Anyway, after writing several books about Anastasia, Lowry switched audiences and main characters and started writing about Anastasia's younger brother Sam, who is in nursery school. I generally don't like the Sam books as well because I do think they veer into twee, and because that age of child is much less interesting and much less relatable to me. But I did include them in the reread, and found to my surprise that there was one I'd never read at all, namely Attaboy, Sam.

The plot of this one centers around Sam's mother's birthday, for which she has announced she wants homemade presents. Anastasia tries to write a poem, their father tries to paint an oil portrait of his wife, and Sam attempts to make perfume by combining all of his mother's favorite smells, such as yeast from freshly baked bread, and geranium clippings, and ash from his father's pipe, and you see the problem. I enjoyed this because I do vividly remember the desperation of realizing that a homemade present is not only not the spectacular thing it was intended to be, but is in fact a total and complete disaster, and watching that desperation times three is pretty impressive. And of course it works out all right in the end. If you like gently funny, short, naturalistic kids' books, this is the sort of thing you will like.

Then the next day I read another Sector General book by James White-- Code Blue: Emergency, which I gather is a fix-up of several short stories about its principal character. The protagonist here is a fully qualified surgeon for her own species, who winds up at the interspecies Sector General hospital for diplomatic reasons and turns out to be idiosyncratically useful but totally incapable of working with others because of some of her cultural tenets. The thing that amazed me here was how very much this resembled the previous White I'd read, The Galactic Gourmet; the books have precisely the same structure (misfit comes to hospital, does some good things while messing up spectacularly, is shifted through various niches in search of the right one, is eventually sent out on an ambulance ship-- it's even the same ambulance ship). It's just that the main character here is a surgeon, not a chef. The knowledge of which characters are recurring explains to me some of the idiosyncrasies of the previous, because of course the recurring people have more narrative weight. The recurring characters here pretty much do and say exactly what they do and say in The Galactic Gourmet, even.

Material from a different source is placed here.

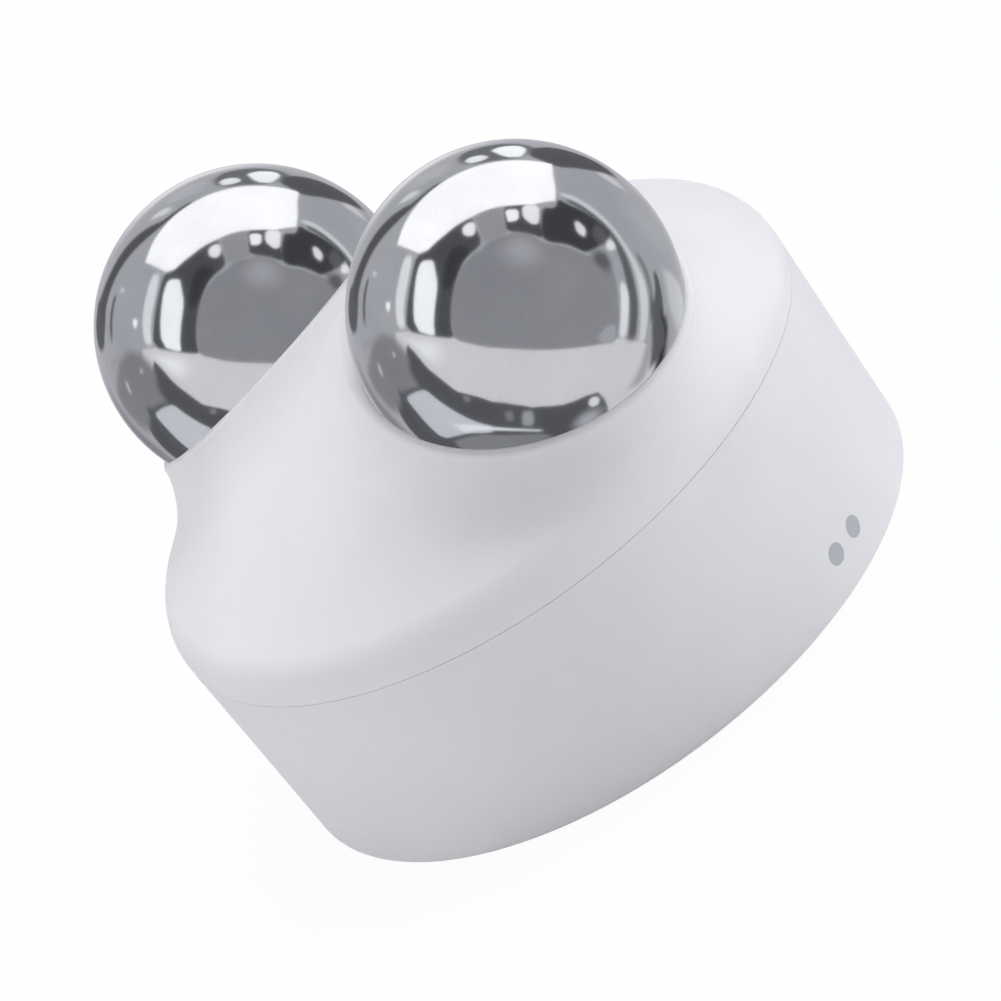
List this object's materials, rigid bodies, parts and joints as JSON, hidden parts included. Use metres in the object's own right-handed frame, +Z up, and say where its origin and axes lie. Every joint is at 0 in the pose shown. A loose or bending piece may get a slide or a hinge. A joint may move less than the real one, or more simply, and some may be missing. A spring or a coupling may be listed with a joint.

However, despite the repetitiveness, this was still very entertaining and readable, and I don't think adhering to its formula hurt it at all. What one wants of this sort of book is problem-solving with an sf-medical bent, and that's very present and none of the medical mysteries repeat or are similar to one another, so far. And the arc of how the characters interact may be completely predictable, but honestly it isn't the point. So I still recommend this if you like the medical-sf thing conceptually, although I should note that this book is not as good at gender as the previous, though it didn't make me want to throw it across a room or anything.